-- START OF Available data --

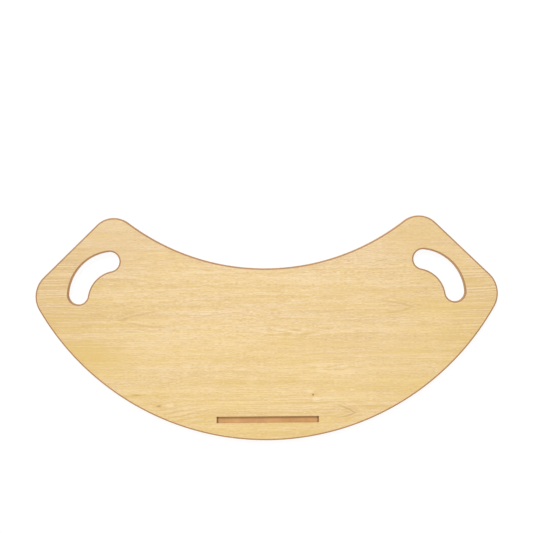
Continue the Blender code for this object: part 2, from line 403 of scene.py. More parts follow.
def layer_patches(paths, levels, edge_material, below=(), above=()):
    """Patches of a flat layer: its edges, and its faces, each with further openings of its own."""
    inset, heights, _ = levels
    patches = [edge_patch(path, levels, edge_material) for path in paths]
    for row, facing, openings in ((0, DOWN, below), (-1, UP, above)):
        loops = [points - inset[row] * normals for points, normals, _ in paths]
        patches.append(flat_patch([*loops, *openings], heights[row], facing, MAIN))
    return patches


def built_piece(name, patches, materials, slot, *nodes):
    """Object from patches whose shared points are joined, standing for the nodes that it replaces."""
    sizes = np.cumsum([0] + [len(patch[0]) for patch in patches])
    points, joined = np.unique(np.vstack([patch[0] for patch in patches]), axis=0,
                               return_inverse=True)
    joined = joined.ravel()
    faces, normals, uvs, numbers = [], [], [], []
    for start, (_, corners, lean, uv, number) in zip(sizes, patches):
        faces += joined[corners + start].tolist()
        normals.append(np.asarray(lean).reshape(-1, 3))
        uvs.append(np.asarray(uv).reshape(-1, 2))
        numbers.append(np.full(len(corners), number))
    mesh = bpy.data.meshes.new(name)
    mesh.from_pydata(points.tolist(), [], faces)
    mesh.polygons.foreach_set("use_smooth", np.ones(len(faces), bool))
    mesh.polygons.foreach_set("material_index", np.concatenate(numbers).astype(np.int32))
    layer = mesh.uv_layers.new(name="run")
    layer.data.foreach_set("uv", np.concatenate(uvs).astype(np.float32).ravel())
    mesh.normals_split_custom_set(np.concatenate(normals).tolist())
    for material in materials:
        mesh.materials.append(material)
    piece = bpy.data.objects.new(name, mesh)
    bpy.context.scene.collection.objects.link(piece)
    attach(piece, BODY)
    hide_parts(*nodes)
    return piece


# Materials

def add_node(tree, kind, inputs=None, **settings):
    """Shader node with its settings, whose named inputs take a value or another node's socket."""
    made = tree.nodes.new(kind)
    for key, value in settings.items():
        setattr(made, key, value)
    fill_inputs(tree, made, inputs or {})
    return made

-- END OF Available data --

[Task description] Copy the lines from the start of the data verbatim, stopping after the line containing "return patches".

[Answer for the task]
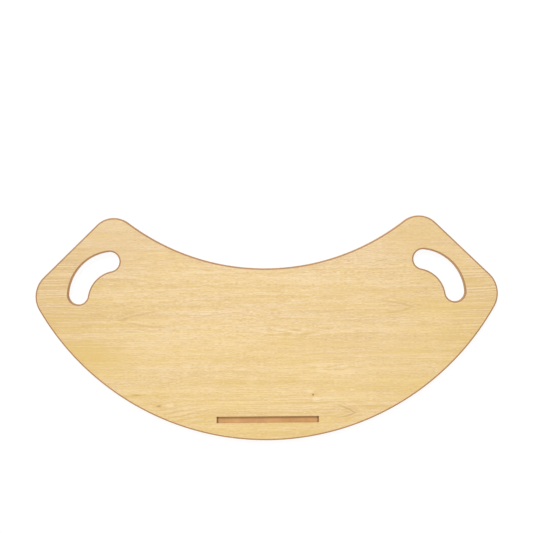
Continue the Blender code for this object: part 2, from line 403 of scene.py. More parts follow.
def layer_patches(paths, levels, edge_material, below=(), above=()):
    """Patches of a flat layer: its edges, and its faces, each with further openings of its own."""
    inset, heights, _ = levels
    patches = [edge_patch(path, levels, edge_material) for path in paths]
    for row, facing, openings in ((0, DOWN, below), (-1, UP, above)):
        loops = [points - inset[row] * normals for points, normals, _ in paths]
        patches.append(flat_patch([*loops, *openings], heights[row], facing, MAIN))
    return patches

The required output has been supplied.